━━ Supplied material ━━

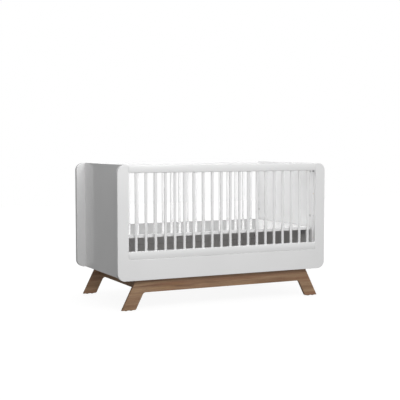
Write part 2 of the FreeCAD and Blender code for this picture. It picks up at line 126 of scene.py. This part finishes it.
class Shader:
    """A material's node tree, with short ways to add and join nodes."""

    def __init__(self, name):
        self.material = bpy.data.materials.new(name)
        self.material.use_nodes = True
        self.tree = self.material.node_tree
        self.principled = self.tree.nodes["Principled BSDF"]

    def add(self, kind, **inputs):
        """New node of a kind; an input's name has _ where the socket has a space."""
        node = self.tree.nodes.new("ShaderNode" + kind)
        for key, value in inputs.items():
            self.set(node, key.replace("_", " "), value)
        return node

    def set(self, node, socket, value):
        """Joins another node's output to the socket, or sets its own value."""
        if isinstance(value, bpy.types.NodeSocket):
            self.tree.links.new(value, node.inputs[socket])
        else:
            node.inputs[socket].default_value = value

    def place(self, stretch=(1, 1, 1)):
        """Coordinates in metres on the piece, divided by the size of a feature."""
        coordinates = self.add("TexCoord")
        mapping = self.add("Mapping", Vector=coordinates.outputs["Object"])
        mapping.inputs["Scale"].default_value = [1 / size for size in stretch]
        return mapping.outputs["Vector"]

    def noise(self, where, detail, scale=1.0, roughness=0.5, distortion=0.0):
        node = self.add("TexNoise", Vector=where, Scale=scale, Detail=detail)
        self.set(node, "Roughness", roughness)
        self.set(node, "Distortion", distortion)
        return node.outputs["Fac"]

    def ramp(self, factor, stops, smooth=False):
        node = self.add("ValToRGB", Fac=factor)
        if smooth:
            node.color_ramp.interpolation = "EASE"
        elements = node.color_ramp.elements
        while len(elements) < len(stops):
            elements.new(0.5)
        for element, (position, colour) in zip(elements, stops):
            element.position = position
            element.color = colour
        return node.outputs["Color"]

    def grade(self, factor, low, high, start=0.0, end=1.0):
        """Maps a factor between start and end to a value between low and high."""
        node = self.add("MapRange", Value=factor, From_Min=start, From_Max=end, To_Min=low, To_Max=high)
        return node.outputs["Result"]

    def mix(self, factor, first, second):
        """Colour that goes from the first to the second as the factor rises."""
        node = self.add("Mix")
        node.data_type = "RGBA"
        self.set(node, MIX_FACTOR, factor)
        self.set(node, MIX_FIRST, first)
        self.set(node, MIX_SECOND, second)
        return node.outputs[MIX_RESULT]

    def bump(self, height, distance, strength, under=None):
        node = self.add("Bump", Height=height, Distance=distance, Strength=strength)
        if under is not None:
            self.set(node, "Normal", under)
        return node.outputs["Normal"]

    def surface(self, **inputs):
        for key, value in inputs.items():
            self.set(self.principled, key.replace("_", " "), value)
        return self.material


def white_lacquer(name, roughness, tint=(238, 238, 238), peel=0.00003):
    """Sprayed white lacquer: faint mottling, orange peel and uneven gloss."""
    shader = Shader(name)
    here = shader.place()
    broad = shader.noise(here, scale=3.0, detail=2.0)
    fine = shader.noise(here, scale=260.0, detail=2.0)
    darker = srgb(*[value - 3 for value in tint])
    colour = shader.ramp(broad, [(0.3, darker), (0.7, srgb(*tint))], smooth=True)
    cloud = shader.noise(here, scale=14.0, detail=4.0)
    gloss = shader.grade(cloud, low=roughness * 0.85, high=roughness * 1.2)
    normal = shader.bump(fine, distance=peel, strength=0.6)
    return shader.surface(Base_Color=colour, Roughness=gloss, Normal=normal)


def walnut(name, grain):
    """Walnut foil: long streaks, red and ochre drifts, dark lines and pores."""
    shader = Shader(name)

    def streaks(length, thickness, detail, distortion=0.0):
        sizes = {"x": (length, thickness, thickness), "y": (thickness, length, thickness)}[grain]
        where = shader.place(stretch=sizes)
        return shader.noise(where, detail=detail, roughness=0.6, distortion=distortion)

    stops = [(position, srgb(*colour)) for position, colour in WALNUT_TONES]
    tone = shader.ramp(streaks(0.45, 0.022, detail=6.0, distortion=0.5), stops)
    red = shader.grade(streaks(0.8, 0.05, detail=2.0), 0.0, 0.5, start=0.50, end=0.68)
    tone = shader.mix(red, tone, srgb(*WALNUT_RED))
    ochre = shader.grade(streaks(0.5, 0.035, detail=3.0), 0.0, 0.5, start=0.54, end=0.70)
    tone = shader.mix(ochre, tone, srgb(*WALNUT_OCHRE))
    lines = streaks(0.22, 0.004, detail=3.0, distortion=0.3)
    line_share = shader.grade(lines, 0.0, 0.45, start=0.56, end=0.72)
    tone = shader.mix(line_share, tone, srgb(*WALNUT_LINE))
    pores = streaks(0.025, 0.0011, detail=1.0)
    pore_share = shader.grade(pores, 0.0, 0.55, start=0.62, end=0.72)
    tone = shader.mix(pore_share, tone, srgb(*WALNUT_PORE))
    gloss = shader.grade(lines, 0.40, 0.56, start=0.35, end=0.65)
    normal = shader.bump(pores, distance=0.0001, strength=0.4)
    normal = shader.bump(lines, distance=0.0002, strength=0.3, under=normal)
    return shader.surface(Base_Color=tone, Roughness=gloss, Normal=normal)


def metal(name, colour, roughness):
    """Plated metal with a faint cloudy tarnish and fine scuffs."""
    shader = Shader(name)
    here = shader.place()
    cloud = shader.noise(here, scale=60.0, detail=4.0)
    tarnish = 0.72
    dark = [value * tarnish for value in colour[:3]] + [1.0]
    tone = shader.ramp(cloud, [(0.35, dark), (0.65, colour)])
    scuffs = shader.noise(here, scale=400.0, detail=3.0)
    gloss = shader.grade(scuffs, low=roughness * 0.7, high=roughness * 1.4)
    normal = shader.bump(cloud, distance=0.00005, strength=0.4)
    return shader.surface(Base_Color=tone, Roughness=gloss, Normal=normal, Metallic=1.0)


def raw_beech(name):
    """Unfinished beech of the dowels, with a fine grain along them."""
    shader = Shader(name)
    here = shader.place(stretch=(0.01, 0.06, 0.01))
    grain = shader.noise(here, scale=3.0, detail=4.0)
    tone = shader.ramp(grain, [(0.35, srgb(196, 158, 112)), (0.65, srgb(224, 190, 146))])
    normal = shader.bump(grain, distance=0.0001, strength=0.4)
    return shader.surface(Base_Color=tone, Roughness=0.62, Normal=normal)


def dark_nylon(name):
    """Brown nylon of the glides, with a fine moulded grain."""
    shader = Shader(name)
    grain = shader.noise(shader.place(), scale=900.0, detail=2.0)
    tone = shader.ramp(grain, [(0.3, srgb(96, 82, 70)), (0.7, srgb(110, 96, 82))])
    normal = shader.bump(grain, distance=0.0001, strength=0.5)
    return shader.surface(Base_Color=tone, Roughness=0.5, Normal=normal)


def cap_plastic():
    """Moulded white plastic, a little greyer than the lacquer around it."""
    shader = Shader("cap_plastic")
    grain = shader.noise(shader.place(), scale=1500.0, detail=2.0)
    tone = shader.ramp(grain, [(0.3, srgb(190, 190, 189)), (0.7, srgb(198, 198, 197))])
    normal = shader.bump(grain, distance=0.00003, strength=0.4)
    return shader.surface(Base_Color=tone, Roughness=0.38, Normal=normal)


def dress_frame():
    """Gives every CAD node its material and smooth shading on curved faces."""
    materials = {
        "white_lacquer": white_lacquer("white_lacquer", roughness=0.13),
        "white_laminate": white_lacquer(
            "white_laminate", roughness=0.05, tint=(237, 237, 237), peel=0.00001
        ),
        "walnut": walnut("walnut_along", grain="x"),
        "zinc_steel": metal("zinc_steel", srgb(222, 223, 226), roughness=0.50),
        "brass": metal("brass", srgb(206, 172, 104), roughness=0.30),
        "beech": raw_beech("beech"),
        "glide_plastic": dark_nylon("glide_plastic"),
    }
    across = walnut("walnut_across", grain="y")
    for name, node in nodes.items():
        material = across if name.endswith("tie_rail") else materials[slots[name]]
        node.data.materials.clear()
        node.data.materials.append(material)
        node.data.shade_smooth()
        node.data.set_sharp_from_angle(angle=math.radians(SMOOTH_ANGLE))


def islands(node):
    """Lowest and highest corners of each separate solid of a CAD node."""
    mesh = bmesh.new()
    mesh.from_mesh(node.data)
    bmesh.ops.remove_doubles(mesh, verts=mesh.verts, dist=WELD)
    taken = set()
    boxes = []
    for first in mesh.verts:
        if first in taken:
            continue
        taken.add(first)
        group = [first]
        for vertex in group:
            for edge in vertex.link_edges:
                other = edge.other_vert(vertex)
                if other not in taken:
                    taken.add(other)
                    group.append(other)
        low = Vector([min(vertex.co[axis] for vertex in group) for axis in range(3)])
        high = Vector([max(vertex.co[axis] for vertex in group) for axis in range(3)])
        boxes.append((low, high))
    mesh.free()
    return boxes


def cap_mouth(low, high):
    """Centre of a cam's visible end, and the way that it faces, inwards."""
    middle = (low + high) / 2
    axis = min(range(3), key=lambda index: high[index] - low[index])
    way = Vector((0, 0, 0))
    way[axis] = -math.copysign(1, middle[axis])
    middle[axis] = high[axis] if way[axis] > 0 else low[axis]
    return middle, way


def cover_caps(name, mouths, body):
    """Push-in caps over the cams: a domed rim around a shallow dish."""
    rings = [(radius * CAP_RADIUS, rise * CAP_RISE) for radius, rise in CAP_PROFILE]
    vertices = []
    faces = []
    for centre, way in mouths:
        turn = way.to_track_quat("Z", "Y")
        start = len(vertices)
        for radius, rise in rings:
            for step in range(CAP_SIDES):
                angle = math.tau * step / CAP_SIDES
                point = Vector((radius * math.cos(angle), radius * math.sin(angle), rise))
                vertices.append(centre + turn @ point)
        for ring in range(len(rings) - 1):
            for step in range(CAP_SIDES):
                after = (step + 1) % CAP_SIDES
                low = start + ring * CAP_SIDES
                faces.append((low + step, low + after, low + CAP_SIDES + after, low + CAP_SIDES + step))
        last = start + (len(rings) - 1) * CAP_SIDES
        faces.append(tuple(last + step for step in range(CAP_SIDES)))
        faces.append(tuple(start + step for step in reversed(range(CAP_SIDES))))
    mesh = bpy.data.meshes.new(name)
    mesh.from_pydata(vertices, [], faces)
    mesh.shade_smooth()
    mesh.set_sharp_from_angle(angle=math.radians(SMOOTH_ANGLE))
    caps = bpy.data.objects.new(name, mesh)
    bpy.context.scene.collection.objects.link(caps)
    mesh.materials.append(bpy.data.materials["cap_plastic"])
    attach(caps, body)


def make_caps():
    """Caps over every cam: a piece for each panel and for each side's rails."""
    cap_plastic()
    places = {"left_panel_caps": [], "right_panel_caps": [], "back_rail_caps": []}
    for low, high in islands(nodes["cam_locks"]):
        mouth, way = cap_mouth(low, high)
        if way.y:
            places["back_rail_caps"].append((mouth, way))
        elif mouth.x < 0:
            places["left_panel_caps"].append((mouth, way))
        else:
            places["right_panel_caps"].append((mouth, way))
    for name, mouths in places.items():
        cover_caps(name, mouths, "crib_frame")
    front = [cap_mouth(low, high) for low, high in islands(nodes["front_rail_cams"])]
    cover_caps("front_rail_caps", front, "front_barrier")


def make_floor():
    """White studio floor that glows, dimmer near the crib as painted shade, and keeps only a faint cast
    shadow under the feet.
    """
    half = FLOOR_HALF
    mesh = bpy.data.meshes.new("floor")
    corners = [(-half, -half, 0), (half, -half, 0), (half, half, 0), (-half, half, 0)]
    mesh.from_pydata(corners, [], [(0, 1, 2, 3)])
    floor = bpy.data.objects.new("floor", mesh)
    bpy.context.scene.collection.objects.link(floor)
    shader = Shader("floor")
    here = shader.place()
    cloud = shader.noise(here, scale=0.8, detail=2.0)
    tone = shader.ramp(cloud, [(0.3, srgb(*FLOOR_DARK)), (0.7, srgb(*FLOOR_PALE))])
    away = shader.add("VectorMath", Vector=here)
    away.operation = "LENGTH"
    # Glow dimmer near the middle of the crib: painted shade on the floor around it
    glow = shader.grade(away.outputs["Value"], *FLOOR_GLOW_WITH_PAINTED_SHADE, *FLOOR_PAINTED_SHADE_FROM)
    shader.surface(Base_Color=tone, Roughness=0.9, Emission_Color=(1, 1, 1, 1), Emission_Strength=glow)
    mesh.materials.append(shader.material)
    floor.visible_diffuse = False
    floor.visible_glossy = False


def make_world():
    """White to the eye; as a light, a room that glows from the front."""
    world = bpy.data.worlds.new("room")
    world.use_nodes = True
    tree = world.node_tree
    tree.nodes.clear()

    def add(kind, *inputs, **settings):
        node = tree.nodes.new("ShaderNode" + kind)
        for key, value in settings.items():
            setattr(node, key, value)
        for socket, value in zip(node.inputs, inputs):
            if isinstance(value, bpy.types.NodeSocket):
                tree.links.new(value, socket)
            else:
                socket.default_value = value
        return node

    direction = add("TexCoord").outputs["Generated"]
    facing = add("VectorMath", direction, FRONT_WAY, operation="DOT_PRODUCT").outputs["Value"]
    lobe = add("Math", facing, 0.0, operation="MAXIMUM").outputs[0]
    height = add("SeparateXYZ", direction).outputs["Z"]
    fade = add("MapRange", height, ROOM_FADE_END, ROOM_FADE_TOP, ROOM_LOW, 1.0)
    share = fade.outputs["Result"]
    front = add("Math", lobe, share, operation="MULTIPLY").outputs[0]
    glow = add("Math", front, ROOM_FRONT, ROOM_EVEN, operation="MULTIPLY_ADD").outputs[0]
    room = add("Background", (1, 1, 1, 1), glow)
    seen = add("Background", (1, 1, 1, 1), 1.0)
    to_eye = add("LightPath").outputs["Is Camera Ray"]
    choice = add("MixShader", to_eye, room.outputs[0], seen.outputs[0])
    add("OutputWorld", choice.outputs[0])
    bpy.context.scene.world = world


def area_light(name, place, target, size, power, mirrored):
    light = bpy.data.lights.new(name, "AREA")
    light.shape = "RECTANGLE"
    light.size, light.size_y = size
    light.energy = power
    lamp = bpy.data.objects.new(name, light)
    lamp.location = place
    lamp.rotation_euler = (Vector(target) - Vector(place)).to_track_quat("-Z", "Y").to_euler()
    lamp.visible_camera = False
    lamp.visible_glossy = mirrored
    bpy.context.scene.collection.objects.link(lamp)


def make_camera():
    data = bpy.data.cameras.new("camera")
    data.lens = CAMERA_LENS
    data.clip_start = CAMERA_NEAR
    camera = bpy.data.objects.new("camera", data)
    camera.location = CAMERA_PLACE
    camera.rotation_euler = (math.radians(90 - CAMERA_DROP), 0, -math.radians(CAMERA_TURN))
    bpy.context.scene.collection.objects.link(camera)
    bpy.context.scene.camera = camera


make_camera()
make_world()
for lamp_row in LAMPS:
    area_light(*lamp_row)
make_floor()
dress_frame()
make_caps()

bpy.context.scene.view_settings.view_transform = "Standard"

━━━

Problem to work on: Return exactly the lines that run from the top of the listing above to the line containing "node.inputs[socket].default_value = value", please, keeping both end lines and leaving out everything else.

Reply to the task:
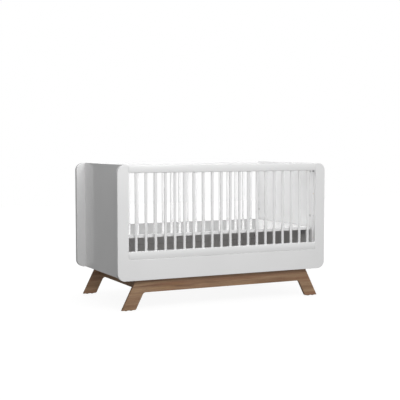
Write part 2 of the FreeCAD and Blender code for this picture. It picks up at line 126 of scene.py. This part finishes it.
class Shader:
    """A material's node tree, with short ways to add and join nodes."""

    def __init__(self, name):
        self.material = bpy.data.materials.new(name)
        self.material.use_nodes = True
        self.tree = self.material.node_tree
        self.principled = self.tree.nodes["Principled BSDF"]

    def add(self, kind, **inputs):
        """New node of a kind; an input's name has _ where the socket has a space."""
        node = self.tree.nodes.new("ShaderNode" + kind)
        for key, value in inputs.items():
            self.set(node, key.replace("_", " "), value)
        return node

    def set(self, node, socket, value):
        """Joins another node's output to the socket, or sets its own value."""
        if isinstance(value, bpy.types.NodeSocket):
            self.tree.links.new(value, node.inputs[socket])
        else:
            node.inputs[socket].default_value = value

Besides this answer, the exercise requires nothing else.